| Tribune Mai 2022

Tribune Mai 2022

Le travail est-il en voie d’extinction ?

Par Patrick Rasandi, Fondateur d’IPRH Consultants, Formateur, coach certifié, membre du Bureau du Syndicat des Métiers du Coaching

Le travail constitue la norme, et c’est en l’exerçant que l’on acquiert les moyens de vivre. Il est également le lieu où nous mettons en scène nos capacités, où nous participons à la construction de nouvelles réalisations.

Le travail occupe ainsi une place centrale, faisant de l’absence de celui-ci – et donc de revenus, d’utilité et d’inscription dans un collectif – une situation souvent mal vécue par les personnes ainsi que par la société. Pourtant, selon certains sociologues, le travail ne serait plus le vecteur privilégié de l’épanouissement individuel ainsi que du lien social.

La fin du travail

Le travail serait même de moins en moins valorisé, la nouvelle génération lui accordant désormais moins d’importance que les générations précédentes. On parle depuis les années 70 « d’allergie au travail »*, et d’autres auteurs vont encore plus loin aujourd’hui en affirmant que la « valeur travail » a disparu de l’espace social**. L’industrialisation ayant sectionné le sens, le signifiant a vraisemblablement  abandonné son signifié.

Le travail aurait-il donc perdu sa sémantique ? La distance instaurée entre l’acte professionnel et l’objet qui en résulte, la platitude des gestes, l’absence de spontanéité et de créativité, fabriquent effectivement pour beaucoup un travail sans joie, dont le seul intérêt consiste en un moyen de se sustenter. Ils sont alors de plus en plus nombreux à refuser de gaspiller leur vie à occuper un emploi vide de sens. Ils décident d’exister autrement ; le travail n’est plus au cœur de leur quotidien.

Les nouvelles formes de non-travail

Ainsi donc le travail, fait social total, ne semble plus relever de l’évidence. L’absence d’emploi jusqu’à présent frappée d’un lourd stigmate est aujourd’hui choisie par certains, de manière transitoire ou définitive.

·Les détravailleurs

Ils travaillent moins pour vivre mieux. La plupart du temps, ce sont des diplômés qui ne souhaitent pas sacrifier leur équilibre comme ce fut le cas pour leurs parents. Ils ont une grande conscience écologique et perçoivent avec lucidité la relation entre suractivité humaine et désastre environnemental. Ils ne veulent plus contribuer à alimenter ce système destructeur***.

·Les démissionnaires

Ils quittent leur travail du jour au lendemain. Ce phénomène est massif aux États-Unis : il se nomme la grande démission. Cette tendance arrive en France. Avec un taux de chômage qui n’a jamais été aussi bas depuis plus de dix ans, les salariés peuvent espérer une meilleure écoute de leurs besoins : un travail mieux rémunéré et avec plus de sens. Il est urgent pour les dirigeants de questionner leurs techniques de marketing RH (qui ne fidélisent qu’à court terme) pour repenser en profondeur un nouveau rapport au travail.

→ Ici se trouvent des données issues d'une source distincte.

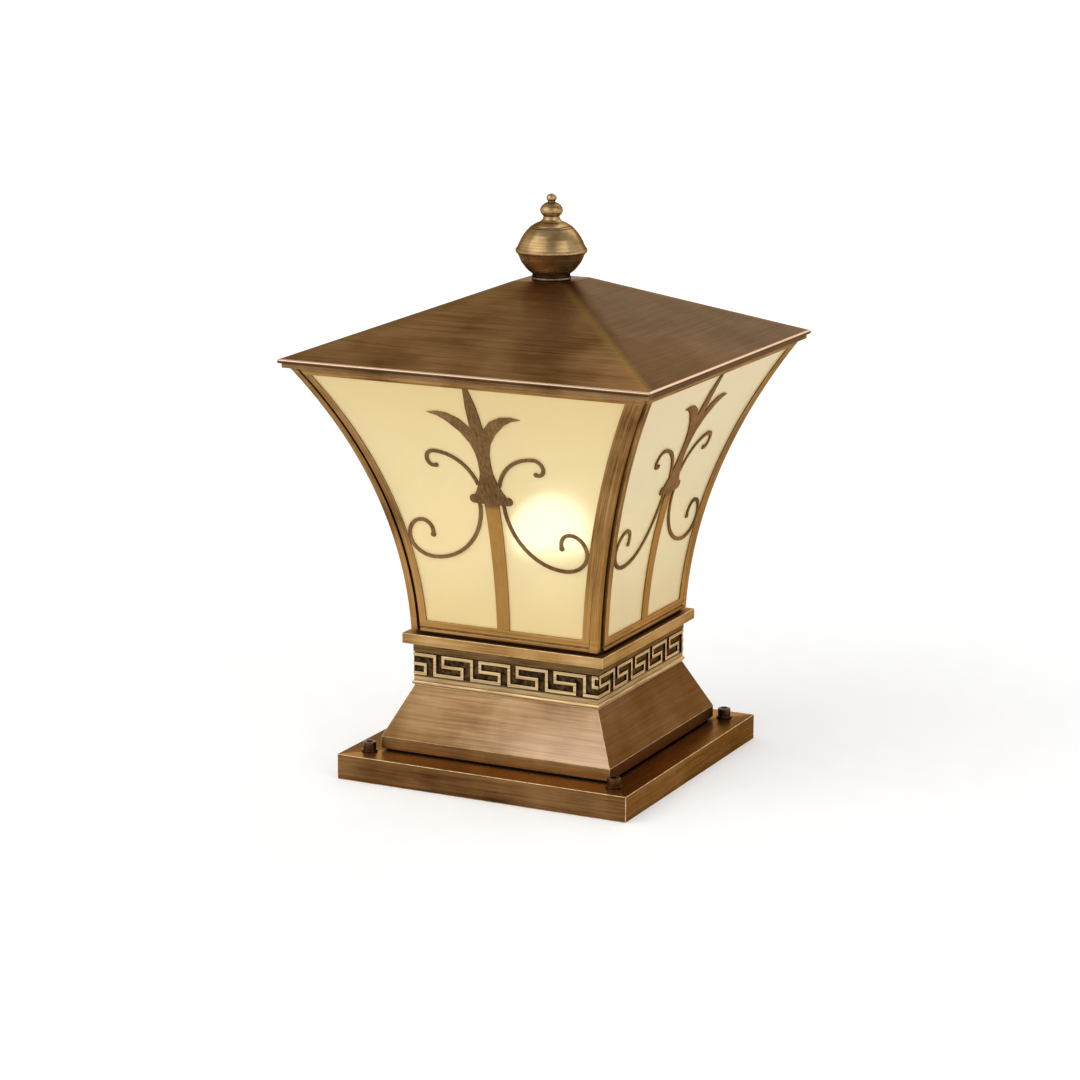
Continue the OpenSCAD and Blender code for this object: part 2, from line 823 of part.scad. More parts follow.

·Les très jeunes retraités

Ils prennent leur retraite à cinquante, quarante, voire même trente ans, s’inspirant du mouvement FIRE né dans les années 2000 aux États-Unis. Ils prônent l’indépendance financière et une retraite précoce ; le principe défendu est de vivre de manière frugale pendant ses années de travail pour épargner le plus possible. La somme ainsi placée servira de retraite pour vivre durant les années de liberté sans travail.

.Vers un meilleur équilibre de vie

Dans les trois cas, c’est toujours un meilleur équilibre de vie qui est recherché. Il est important ici de rappeler que certains pays ont des modes de fonctionnement qui permettent aux salariés de développer un véritable équilibre vie professionnelle/vie personnelle. C’est par exemple le cas de la Suède. Seul 1% de la population active suédoise effectue des heures supplémentaires. Un taux qui compte parmi les plus bas des pays de l’OCDE. Il reste ainsi aux Suédois du temps de vie en dehors du travail, là où la France est championne du présentéisme.

Pour aller plus loin, de nombreuses entreprises ont adopté la semaine de quatre jours et pour beaucoup les effets sont très satisfaisants : moins de démissions, d’absentéisme, de maladies professionnelles, plus de satisfaction au travail. Alors pourquoi ne pas l’envisager comme une solution généralisable ?

Rappelons-nous que le week-end a été créé au début du XXème siècle, et que dès cette époque certains économistes étaient favorables à un allongement de celui-ci d’une journée supplémentaire. Ce débat est plus que jamais d’actualité aujourd’hui, cette répartition du temps de travail apparaissant comme une solution valable pour ralentir le changement climatique.